Given problem
Copy out all of the data below with no alterations.

Information provided
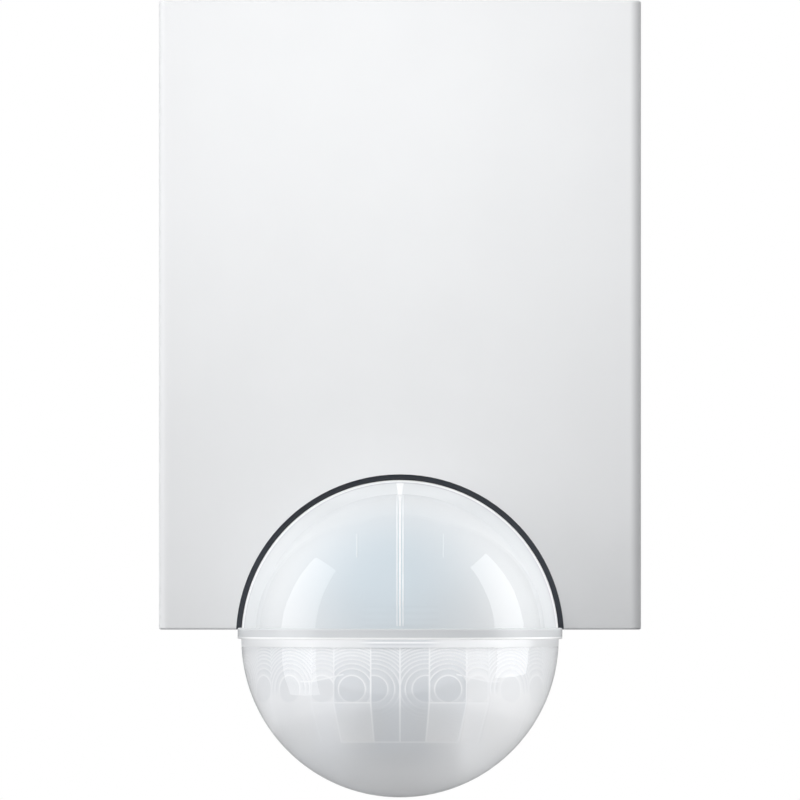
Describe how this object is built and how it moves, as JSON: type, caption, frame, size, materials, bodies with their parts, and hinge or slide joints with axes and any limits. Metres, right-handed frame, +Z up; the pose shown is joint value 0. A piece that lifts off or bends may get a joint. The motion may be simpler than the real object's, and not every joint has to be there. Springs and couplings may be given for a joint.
{
  "type": "motion sensor",
  "caption": "Wall-mounted outdoor infrared motion sensor: flat housing with a ball-shaped detector head that pans, tilts and rolls in a socket in its lower edge.",
  "frame": {"origin": "centre of the housing's wall face", "axes": "+Y into the wall, -Y the front, +Z up, +X to the right seen from the front"},
  "size_m": [0.092, 0.08, 0.1519],
  "materials": {
    "cover_white": "fine satin white",
    "base_white": "satin white",
    "seal_black": "matt black rubber",
    "silicone_white": "white silicone",
    "socket_grey": "matt dark grey",
    "dome_clear": "clear, glossy",
    "hood_white": "satin white",
    "guide_clear": "clear diffuser",
    "lens_clear": "milky translucent",
    "chassis_white": "satin white",
    "carrier_blue_grey": "satin blue-grey",
    "connector_white": "natural nylon",
    "led_red": "clear red",
    "sensor_clear": "clear resin",
    "silicon_dark": "dark silicon filter",
    "board_green": "solder mask",
    "relay_black": "satin black",
    "film_yellow": "moulded yellow box",
    "sleeve_black": "shrink sleeve",
    "ferrite_brown": "ferrite and tape",
    "varistor_blue": "dipped resin",
    "terminal_brass": "nickel-plated brass",
    "fuse_glass": "glass with metal caps",
    "chip_black": "moulded black",
    "resistor_tan": "lacquered",
    "diode_black": "moulded black",
    "terminal_grey": "satin grey",
    "trimmer_blue": "satin blue",
    "ribbon_grey": "flat ribbon",
    "cable_grey": "soft grey sheath",
    "swivel_grey": "glass-filled nylon",
    "dial_grey": "satin grey",
    "zinc_steel": "zinc-plated",
    "sensor_can": "nickel-plated can"
  },
  "bodies": {
    "housing": {"base_plate": "base_white", "wall_seal": "seal_black", "cover_seal": "seal_black", "rear_cable_grommet": "seal_black", "housing_cover": "cover_white", "cover_screws": "zinc_steel", "socket_shell": "socket_grey", "socket_screws": "zinc_steel", "neck_seal": "seal_black", "neck": "socket_grey", "neck_screws": "zinc_steel", "pan_pin": "zinc_steel", "pan_pin_clip": "zinc_steel", "control_board": "board_green", "trimmers": "trimmer_blue", "power_board": "board_green", "board_screws": "zinc_steel", "relay": "relay_black", "film_capacitor": "film_yellow", "electrolytic_capacitors": "sleeve_black", "transformer": "ferrite_brown", "varistor": "varistor_blue", "fuse_clips": "terminal_brass", "fuse": "fuse_glass", "controller_chip": "chip_black", "resistors": "resistor_tan", "diodes": "diode_black", "head_plug_socket": "connector_white", "terminal_block": "terminal_grey", "terminal_clamps": "terminal_brass", "terminal_screws": "zinc_steel", "control_ribbon": "ribbon_grey", "head_cable": "cable_grey"},
    "swivel": {"swivel_block": "swivel_grey"},
    "cradle": {"tilt_cradle": "swivel_grey", "tilt_pins": "zinc_steel", "roll_washer": "zinc_steel", "roll_screw": "zinc_steel"},
    "head": {"head_chassis": "chassis_white", "deck_screws": "zinc_steel", "upper_dome": "dome_clear", "dome_hood": "hood_white", "light_guide": "guide_clear", "rear_shell": "hood_white", "lens": "lens_clear", "head_seal": "silicone_white", "head_board": "board_green", "head_board_screws": "zinc_steel", "head_connector": "connector_white", "status_led": "led_red", "light_sensor": "sensor_clear", "sensor_carrier": "carrier_blue_grey", "pyro_sensor_left_side": "sensor_can", "pyro_sensor_left_front": "sensor_can", "pyro_sensor_right_front": "sensor_can", "pyro_sensor_right_side": "sensor_can", "pyro_windows": "silicon_dark"},
    "time_setting": {"time_dial": "dial_grey"},
    "lux_setting": {"lux_dial": "dial_grey"},
    "range_setting": {"range_dial": "dial_grey"}
  },
  "joints": [
    {"name": "head_pan", "type": "hinge", "parent": "housing", "child": "swivel", "pos_m": [0, -0.049, -0.0617], "axis": [0, 0, 1], "range_deg": [-12, 12]},
    {"name": "head_tilt", "type": "hinge", "parent": "swivel", "child": "cradle", "pos_m": [0, -0.049, -0.0617], "axis": [1, 0, 0], "range_deg": [-9, 24], "deforming": ["head_cable"]},
    {"name": "head_roll", "type": "hinge", "parent": "cradle", "child": "head", "pos_m": [0, -0.049, -0.0617], "axis": [0, 1, 0], "range_deg": [-12, 12]},
    {"name": "time_dial_turn", "type": "hinge", "parent": "housing", "child": "time_setting", "pos_m": [-0.022, -0.0076, -0.058], "axis": [0, 0, 1], "range_deg": [-135, 135]},
    {"name": "lux_dial_turn", "type": "hinge", "parent": "housing", "child": "lux_setting", "pos_m": [0, -0.0076, -0.058], "axis": [0, 0, 1], "range_deg": [-135, 135]},
    {"name": "range_dial_turn", "type": "hinge", "parent": "housing", "child": "range_setting", "pos_m": [0.022, -0.0076, -0.058], "axis": [0, 0, 1], "range_deg": [-135, 135]}
  ]
}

Task response
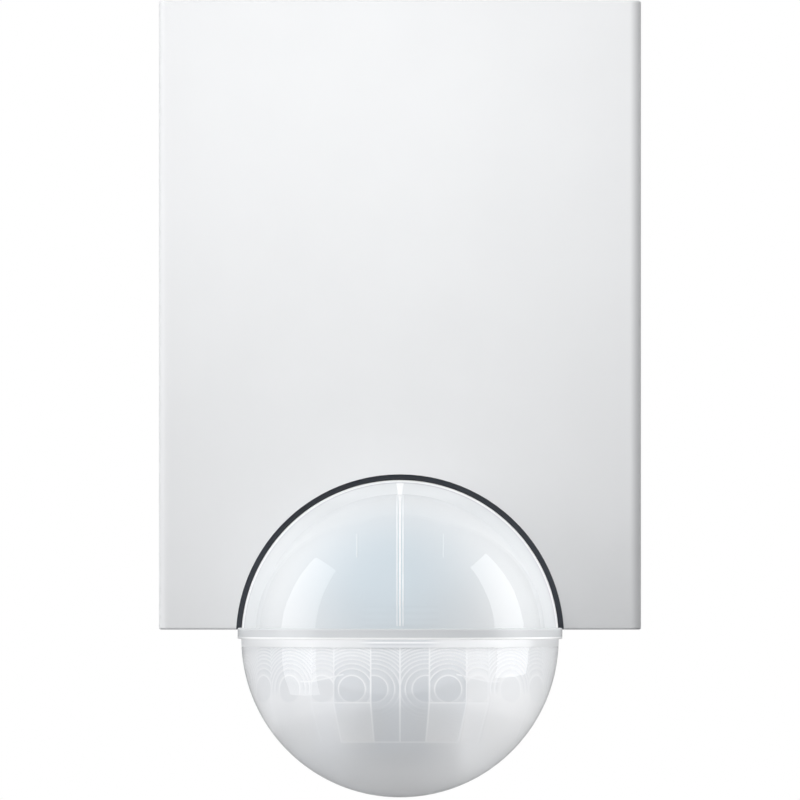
Describe how this object is built and how it moves, as JSON: type, caption, frame, size, materials, bodies with their parts, and hinge or slide joints with axes and any limits. Metres, right-handed frame, +Z up; the pose shown is joint value 0. A piece that lifts off or bends may get a joint. The motion may be simpler than the real object's, and not every joint has to be there. Springs and couplings may be given for a joint.
{
  "type": "motion sensor",
  "caption": "Wall-mounted outdoor infrared motion sensor: flat housing with a ball-shaped detector head that pans, tilts and rolls in a socket in its lower edge.",
  "frame": {"origin": "centre of the housing's wall face", "axes": "+Y into the wall, -Y the front, +Z up, +X to the right seen from the front"},
  "size_m": [0.092, 0.08, 0.1519],
  "materials": {
    "cover_white": "fine satin white",
    "base_white": "satin white",
    "seal_black": "matt black rubber",
    "silicone_white": "white silicone",
    "socket_grey": "matt dark grey",
    "dome_clear": "clear, glossy",
    "hood_white": "satin white",
    "guide_clear": "clear diffuser",
    "lens_clear": "milky translucent",
    "chassis_white": "satin white",
    "carrier_blue_grey": "satin blue-grey",
    "connector_white": "natural nylon",
    "led_red": "clear red",
    "sensor_clear": "clear resin",
    "silicon_dark": "dark silicon filter",
    "board_green": "solder mask",
    "relay_black": "satin black",
    "film_yellow": "moulded yellow box",
    "sleeve_black": "shrink sleeve",
    "ferrite_brown": "ferrite and tape",
    "varistor_blue": "dipped resin",
    "terminal_brass": "nickel-plated brass",
    "fuse_glass": "glass with metal caps",
    "chip_black": "moulded black",
    "resistor_tan": "lacquered",
    "diode_black": "moulded black",
    "terminal_grey": "satin grey",
    "trimmer_blue": "satin blue",
    "ribbon_grey": "flat ribbon",
    "cable_grey": "soft grey sheath",
    "swivel_grey": "glass-filled nylon",
    "dial_grey": "satin grey",
    "zinc_steel": "zinc-plated",
    "sensor_can": "nickel-plated can"
  },
  "bodies": {
    "housing": {"base_plate": "base_white", "wall_seal": "seal_black", "cover_seal": "seal_black", "rear_cable_grommet": "seal_black", "housing_cover": "cover_white", "cover_screws": "zinc_steel", "socket_shell": "socket_grey", "socket_screws": "zinc_steel", "neck_seal": "seal_black", "neck": "socket_grey", "neck_screws": "zinc_steel", "pan_pin": "zinc_steel", "pan_pin_clip": "zinc_steel", "control_board": "board_green", "trimmers": "trimmer_blue", "power_board": "board_green", "board_screws": "zinc_steel", "relay": "relay_black", "film_capacitor": "film_yellow", "electrolytic_capacitors": "sleeve_black", "transformer": "ferrite_brown", "varistor": "varistor_blue", "fuse_clips": "terminal_brass", "fuse": "fuse_glass", "controller_chip": "chip_black", "resistors": "resistor_tan", "diodes": "diode_black", "head_plug_socket": "connector_white", "terminal_block": "terminal_grey", "terminal_clamps": "terminal_brass", "terminal_screws": "zinc_steel", "control_ribbon": "ribbon_grey", "head_cable": "cable_grey"},
    "swivel": {"swivel_block": "swivel_grey"},
    "cradle": {"tilt_cradle": "swivel_grey", "tilt_pins": "zinc_steel", "roll_washer": "zinc_steel", "roll_screw": "zinc_steel"},
    "head": {"head_chassis": "chassis_white", "deck_screws": "zinc_steel", "upper_dome": "dome_clear", "dome_hood": "hood_white", "light_guide": "guide_clear", "rear_shell": "hood_white", "lens": "lens_clear", "head_seal": "silicone_white", "head_board": "board_green", "head_board_screws": "zinc_steel", "head_connector": "connector_white", "status_led": "led_red", "light_sensor": "sensor_clear", "sensor_carrier": "carrier_blue_grey", "pyro_sensor_left_side": "sensor_can", "pyro_sensor_left_front": "sensor_can", "pyro_sensor_right_front": "sensor_can", "pyro_sensor_right_side": "sensor_can", "pyro_windows": "silicon_dark"},
    "time_setting": {"time_dial": "dial_grey"},
    "lux_setting": {"lux_dial": "dial_grey"},
    "range_setting": {"range_dial": "dial_grey"}
  },
  "joints": [
    {"name": "head_pan", "type": "hinge", "parent": "housing", "child": "swivel", "pos_m": [0, -0.049, -0.0617], "axis": [0, 0, 1], "range_deg": [-12, 12]},
    {"name": "head_tilt", "type": "hinge", "parent": "swivel", "child": "cradle", "pos_m": [0, -0.049, -0.0617], "axis": [1, 0, 0], "range_deg": [-9, 24], "deforming": ["head_cable"]},
    {"name": "head_roll", "type": "hinge", "parent": "cradle", "child": "head", "pos_m": [0, -0.049, -0.0617], "axis": [0, 1, 0], "range_deg": [-12, 12]},
    {"name": "time_dial_turn", "type": "hinge", "parent": "housing", "child": "time_setting", "pos_m": [-0.022, -0.0076, -0.058], "axis": [0, 0, 1], "range_deg": [-135, 135]},
    {"name": "lux_dial_turn", "type": "hinge", "parent": "housing", "child": "lux_setting", "pos_m": [0, -0.0076, -0.058], "axis": [0, 0, 1], "range_deg": [-135, 135]},
    {"name": "range_dial_turn", "type": "hinge", "parent": "housing", "child": "range_setting", "pos_m": [0.022, -0.0076, -0.058], "axis": [0, 0, 1], "range_deg": [-135, 135]}
  ]
}